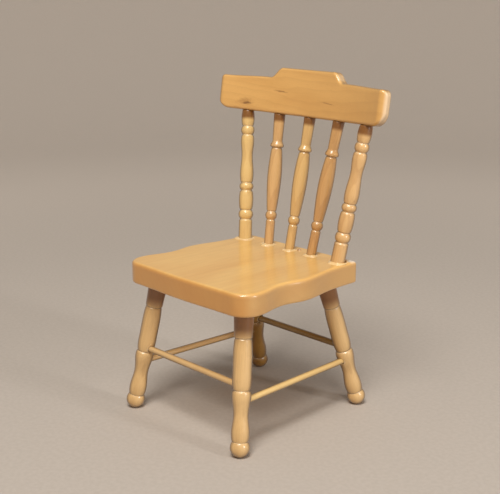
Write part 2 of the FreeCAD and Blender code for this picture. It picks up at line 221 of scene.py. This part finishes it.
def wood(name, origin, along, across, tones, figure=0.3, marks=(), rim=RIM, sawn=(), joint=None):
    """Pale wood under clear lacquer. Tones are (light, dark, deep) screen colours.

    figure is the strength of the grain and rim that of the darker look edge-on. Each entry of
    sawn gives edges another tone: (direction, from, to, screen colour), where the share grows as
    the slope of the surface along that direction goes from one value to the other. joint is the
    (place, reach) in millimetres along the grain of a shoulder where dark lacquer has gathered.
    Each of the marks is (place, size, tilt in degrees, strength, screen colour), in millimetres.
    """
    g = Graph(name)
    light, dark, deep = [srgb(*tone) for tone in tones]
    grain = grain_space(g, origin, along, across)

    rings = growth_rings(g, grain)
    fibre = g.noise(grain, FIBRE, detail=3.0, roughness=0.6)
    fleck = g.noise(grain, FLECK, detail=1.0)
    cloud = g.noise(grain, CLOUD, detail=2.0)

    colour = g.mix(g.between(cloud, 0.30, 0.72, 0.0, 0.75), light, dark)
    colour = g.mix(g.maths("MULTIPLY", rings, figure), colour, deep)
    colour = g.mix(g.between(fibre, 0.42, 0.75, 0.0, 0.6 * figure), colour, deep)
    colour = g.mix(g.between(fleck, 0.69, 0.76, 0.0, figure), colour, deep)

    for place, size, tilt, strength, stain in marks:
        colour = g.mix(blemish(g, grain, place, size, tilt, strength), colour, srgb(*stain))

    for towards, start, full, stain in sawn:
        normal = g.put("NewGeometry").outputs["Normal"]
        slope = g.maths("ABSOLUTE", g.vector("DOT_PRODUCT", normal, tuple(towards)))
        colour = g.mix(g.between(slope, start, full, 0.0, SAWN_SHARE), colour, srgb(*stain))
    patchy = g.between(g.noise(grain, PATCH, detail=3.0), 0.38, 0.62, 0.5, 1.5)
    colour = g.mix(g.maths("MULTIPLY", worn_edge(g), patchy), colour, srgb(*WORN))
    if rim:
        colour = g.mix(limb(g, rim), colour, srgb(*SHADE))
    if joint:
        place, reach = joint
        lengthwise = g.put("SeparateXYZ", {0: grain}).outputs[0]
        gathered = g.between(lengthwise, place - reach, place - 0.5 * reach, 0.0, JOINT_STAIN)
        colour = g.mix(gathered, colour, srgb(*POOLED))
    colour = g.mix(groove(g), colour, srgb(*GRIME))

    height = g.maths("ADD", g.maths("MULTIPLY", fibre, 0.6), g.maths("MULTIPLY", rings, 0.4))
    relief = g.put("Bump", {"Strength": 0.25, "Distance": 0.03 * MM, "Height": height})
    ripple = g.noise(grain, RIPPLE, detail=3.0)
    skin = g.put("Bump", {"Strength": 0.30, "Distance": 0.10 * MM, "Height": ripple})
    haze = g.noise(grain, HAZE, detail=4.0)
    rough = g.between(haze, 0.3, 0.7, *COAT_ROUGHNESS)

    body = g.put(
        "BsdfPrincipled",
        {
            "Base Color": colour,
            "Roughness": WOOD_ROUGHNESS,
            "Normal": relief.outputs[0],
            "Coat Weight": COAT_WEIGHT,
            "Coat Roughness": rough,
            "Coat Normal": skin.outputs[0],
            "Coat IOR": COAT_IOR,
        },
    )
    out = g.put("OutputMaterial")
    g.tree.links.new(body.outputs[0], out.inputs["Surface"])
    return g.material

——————

**WORK TO BE COMPLETED:** Return exactly the opening lines of the listing above, ending with the line that has "colour = g.mix(groove(g), colour, srgb(*GRIME))".

**WRITTEN REPLY:**
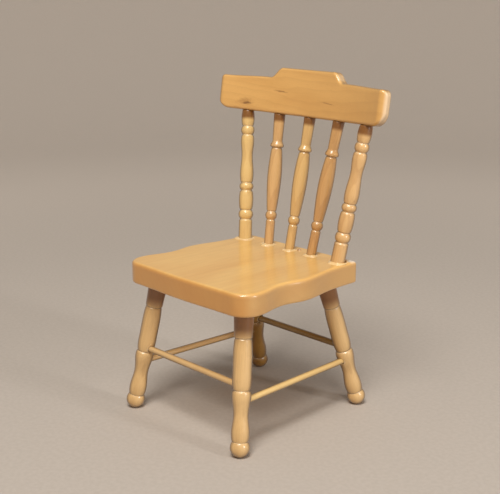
Write part 2 of the FreeCAD and Blender code for this picture. It picks up at line 221 of scene.py. This part finishes it.
def wood(name, origin, along, across, tones, figure=0.3, marks=(), rim=RIM, sawn=(), joint=None):
    """Pale wood under clear lacquer. Tones are (light, dark, deep) screen colours.

    figure is the strength of the grain and rim that of the darker look edge-on. Each entry of
    sawn gives edges another tone: (direction, from, to, screen colour), where the share grows as
    the slope of the surface along that direction goes from one value to the other. joint is the
    (place, reach) in millimetres along the grain of a shoulder where dark lacquer has gathered.
    Each of the marks is (place, size, tilt in degrees, strength, screen colour), in millimetres.
    """
    g = Graph(name)
    light, dark, deep = [srgb(*tone) for tone in tones]
    grain = grain_space(g, origin, along, across)

    rings = growth_rings(g, grain)
    fibre = g.noise(grain, FIBRE, detail=3.0, roughness=0.6)
    fleck = g.noise(grain, FLECK, detail=1.0)
    cloud = g.noise(grain, CLOUD, detail=2.0)

    colour = g.mix(g.between(cloud, 0.30, 0.72, 0.0, 0.75), light, dark)
    colour = g.mix(g.maths("MULTIPLY", rings, figure), colour, deep)
    colour = g.mix(g.between(fibre, 0.42, 0.75, 0.0, 0.6 * figure), colour, deep)
    colour = g.mix(g.between(fleck, 0.69, 0.76, 0.0, figure), colour, deep)

    for place, size, tilt, strength, stain in marks:
        colour = g.mix(blemish(g, grain, place, size, tilt, strength), colour, srgb(*stain))

    for towards, start, full, stain in sawn:
        normal = g.put("NewGeometry").outputs["Normal"]
        slope = g.maths("ABSOLUTE", g.vector("DOT_PRODUCT", normal, tuple(towards)))
        colour = g.mix(g.between(slope, start, full, 0.0, SAWN_SHARE), colour, srgb(*stain))
    patchy = g.between(g.noise(grain, PATCH, detail=3.0), 0.38, 0.62, 0.5, 1.5)
    colour = g.mix(g.maths("MULTIPLY", worn_edge(g), patchy), colour, srgb(*WORN))
    if rim:
        colour = g.mix(limb(g, rim), colour, srgb(*SHADE))
    if joint:
        place, reach = joint
        lengthwise = g.put("SeparateXYZ", {0: grain}).outputs[0]
        gathered = g.between(lengthwise, place - reach, place - 0.5 * reach, 0.0, JOINT_STAIN)
        colour = g.mix(gathered, colour, srgb(*POOLED))
    colour = g.mix(groove(g), colour, srgb(*GRIME))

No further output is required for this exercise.